On Tuesday, Israel’s Defense Minister Benny Gantz, while on a visit to an Israel-Gaza border crossing, revealed that Israel plans to develop a “special security arrangement” with new Gulf Arab allies, Reuters reported.
“I don’t think it’s going to be a defense pact but we are going to develop defense relations with every country that we have relations with,” Gantz told Reuters.
“We have this process of setting up [a] special security arrangement, and within this arrangement we can continue and develop our relations,” Gantz added, although he declined to provide additional details on what such an arrangement could include.
Gantz also noted that Israel had no opposition to former US president Donald Trump’s deal to sell 50 Lockheed Martin F-35 stealth jets to the UAE during his last days in office. The deal is currently being examined by US President Joe Biden, Reuters reported last month.
UAE envoy Mohamed Mahmoud Al Khajah arrived in Israel on Monday, where he met with Israeli President Reuven Rivlin during a ceremony in Jerusalem. The UAE’s first ambassador to Israel also met with Israeli Prime Minister Benjamin Netanyahu on Tuesday to discuss regional and bilateral projects:
"We're changing the Middle East. We're changing the world," Netanyahu told Al Khajah during the meeting, the National News reported.

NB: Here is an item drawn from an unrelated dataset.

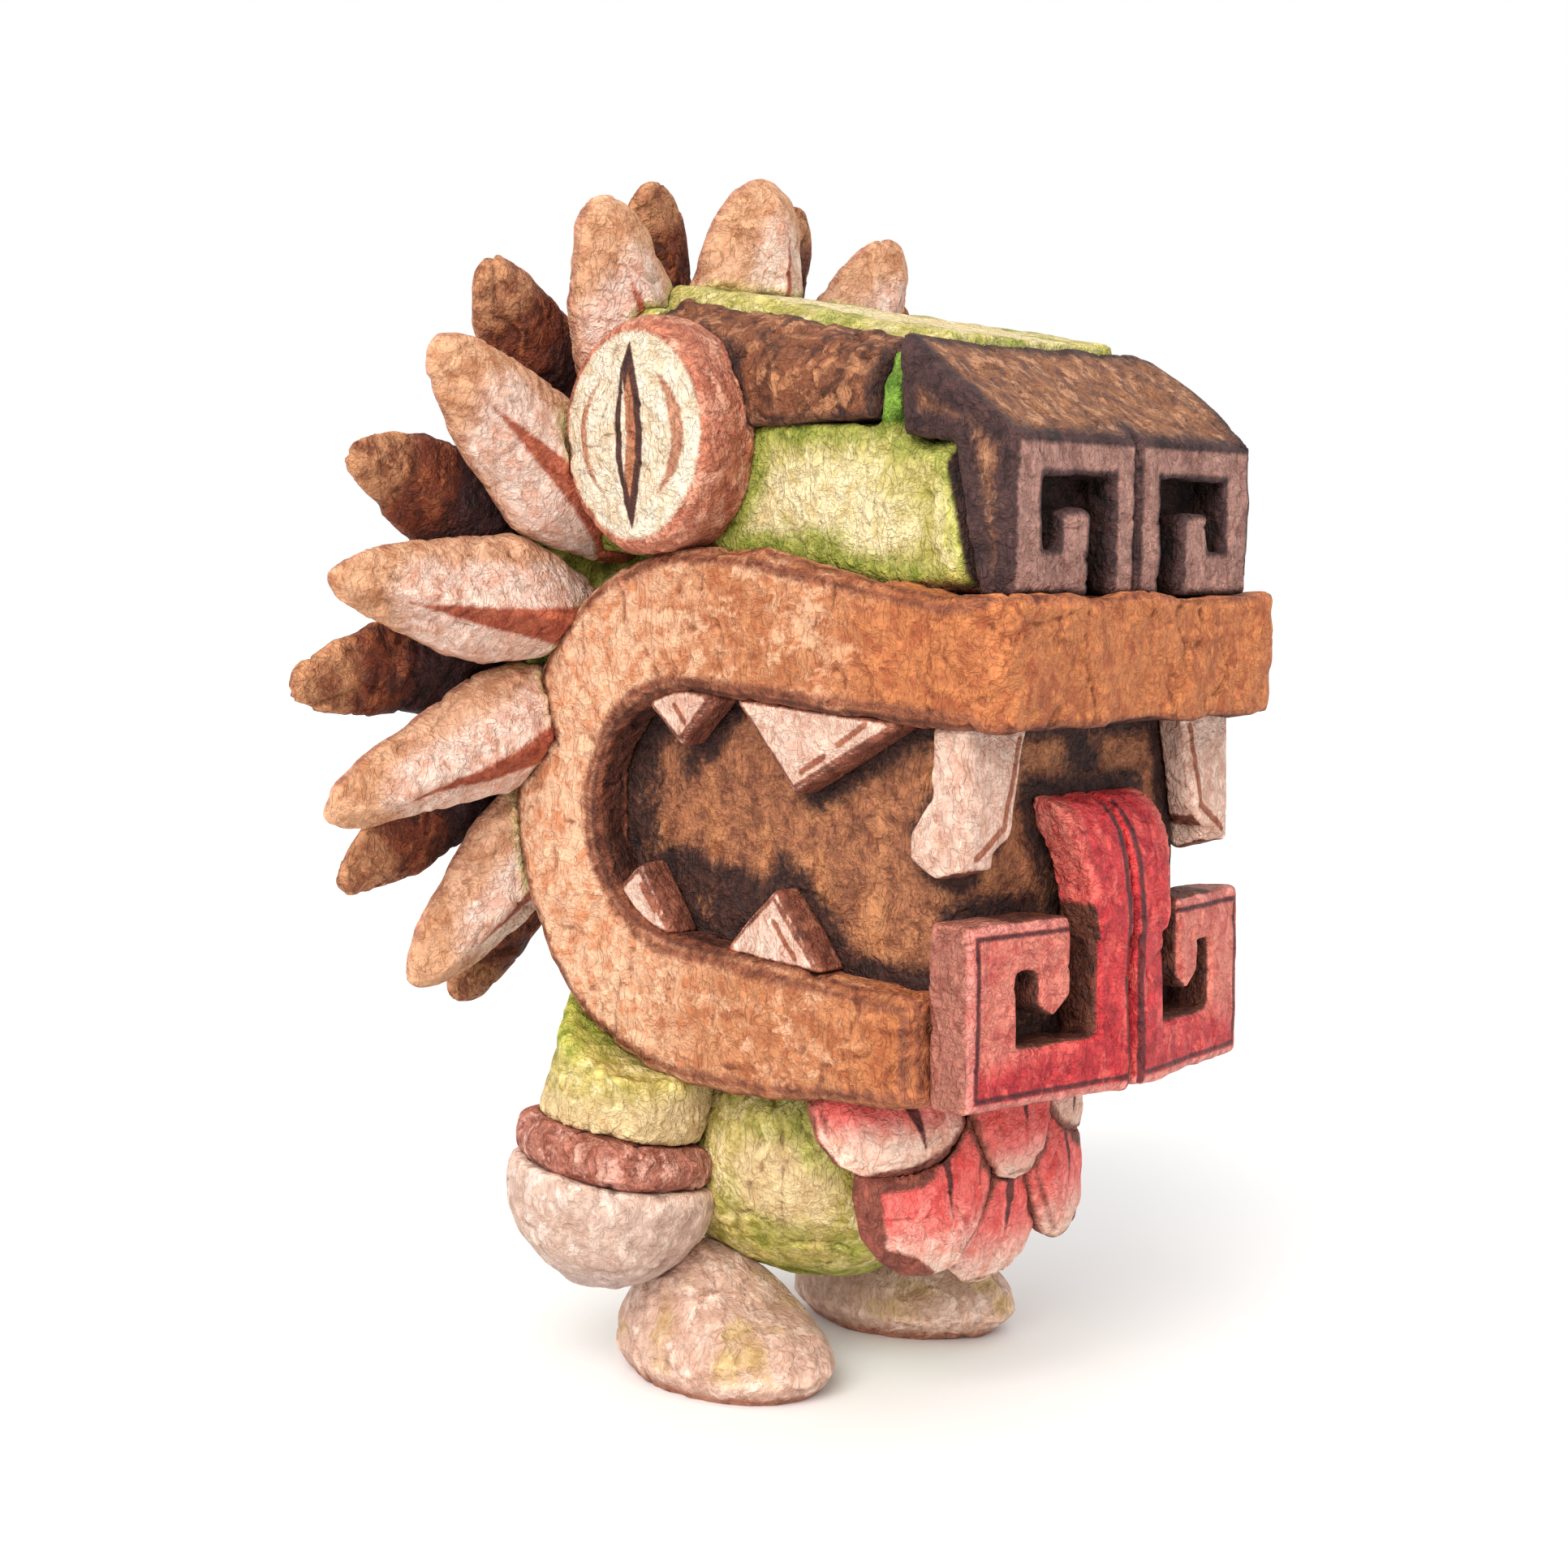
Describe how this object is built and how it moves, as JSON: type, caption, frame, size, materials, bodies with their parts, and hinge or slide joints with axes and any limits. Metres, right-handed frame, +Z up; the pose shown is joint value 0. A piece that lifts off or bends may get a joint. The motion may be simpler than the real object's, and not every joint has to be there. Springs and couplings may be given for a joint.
{
  "type": "feathered serpent figurine",
  "caption": "Free-standing painted papier-mache figurine of a feathered serpent: a long box head with open jaws and scrolled tongue, a feather ruff, and a small body on two feet.",
  "frame": {"origin": "floor level, under the middle of the bounding box", "axes": "+Z up, the face looks along -Y, +X to the figure's own left"},
  "size_m": [0.1402, 0.1058, 0.1722],
  "materials": {
    "core": "yellow-green paint over fibrous paper, moss green in the creases",
    "band": "copper-tan fibrous paper with darker brown edges",
    "nose": "mauve brown face and dark brown sides",
    "brow": "dark brown fibrous paper",
    "eye": "cream with a dark slit pupil, brown arcs and a red-brown rim",
    "tooth": "cream faces with brown edges and dashes",
    "tongue": "crimson fading to pink, with a thin dark outline",
    "light": "pinkish cream with red-brown streaks and tan tips",
    "dark": "dark brown fibrous paper, nearly black at the root",
    "body": "yellow-green paint fading to cream at the wrists",
    "cuff": "dark red-brown",
    "hand": "cream white",
    "foot": "pale cream pink with ochre spots",
    "petal": "coral red fading to peach, with dark slits",
    "peg": "bare wood"
  },
  "bodies": {
    "root": {"arm_left": "body", "arm_right": "body", "breast_feather_bottom": "petal", "breast_feather_middle_left": "petal", "breast_feather_middle_right": "petal", "breast_feather_top_left": "petal", "breast_feather_top_middle": "petal", "breast_feather_top_right": "petal", "brow_left": "brow", "brow_right": "brow", "cuff_left": "cuff", "cuff_right": "cuff", "dark_feather_left_1": "dark", "dark_feather_left_2": "dark", "dark_feather_left_3": "dark", "dark_feather_left_4": "dark", "dark_feather_left_5": "dark", "dark_feather_left_6": "dark", "dark_feather_right_1": "dark", "dark_feather_right_2": "dark", "dark_feather_right_3": "dark", "dark_feather_right_4": "dark", "dark_feather_right_5": "dark", "dark_feather_right_6": "dark", "eye_left": "eye", "eye_right": "eye", "fang_left": "tooth", "fang_right": "tooth", "foot_left": "foot", "foot_right": "foot", "hand_left": "hand", "hand_right": "hand", "head_core": "core", "light_feather_left_1": "light", "light_feather_left_2": "light", "light_feather_left_3": "light", "light_feather_left_4": "light", "light_feather_left_5": "light", "light_feather_right_1": "light", "light_feather_right_2": "light", "light_feather_right_3": "light", "light_feather_right_4": "light", "light_feather_right_5": "light", "light_feather_top": "light", "lower_front_tooth_left": "tooth", "lower_front_tooth_right": "tooth", "lower_rear_tooth_left": "tooth", "lower_rear_tooth_right": "tooth", "mouth_band": "band", "neck_peg": "peg", "nose_block": "nose", "tongue_left": "tongue", "tongue_right": "tongue", "torso": "body", "upper_front_tooth_left": "tooth", "upper_front_tooth_right": "tooth", "upper_rear_tooth_left": "tooth", "upper_rear_tooth_right": "tooth"}
  },
  "joints": []
}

Last week, Al Khaja held talks with Israel's temporary ambassador in the UAE, Eitan Na’eh, who is stationed in Abu Dhabi, with the parties having discussed means of developing bilateral relations.
In addition to the UAE, other majority-Muslim countries, including Bahrain, Morocco and Sudan also normalized relations with the Jewish state last year. The Abraham Accords establishing diplomatic relations between Israel and the UAE and Bahrain and Israel were signed in Washington last September. Morocco and Sudan later followed suit, inking similar agreements with Israel.
The rapprochement met harsh criticism in Palestine.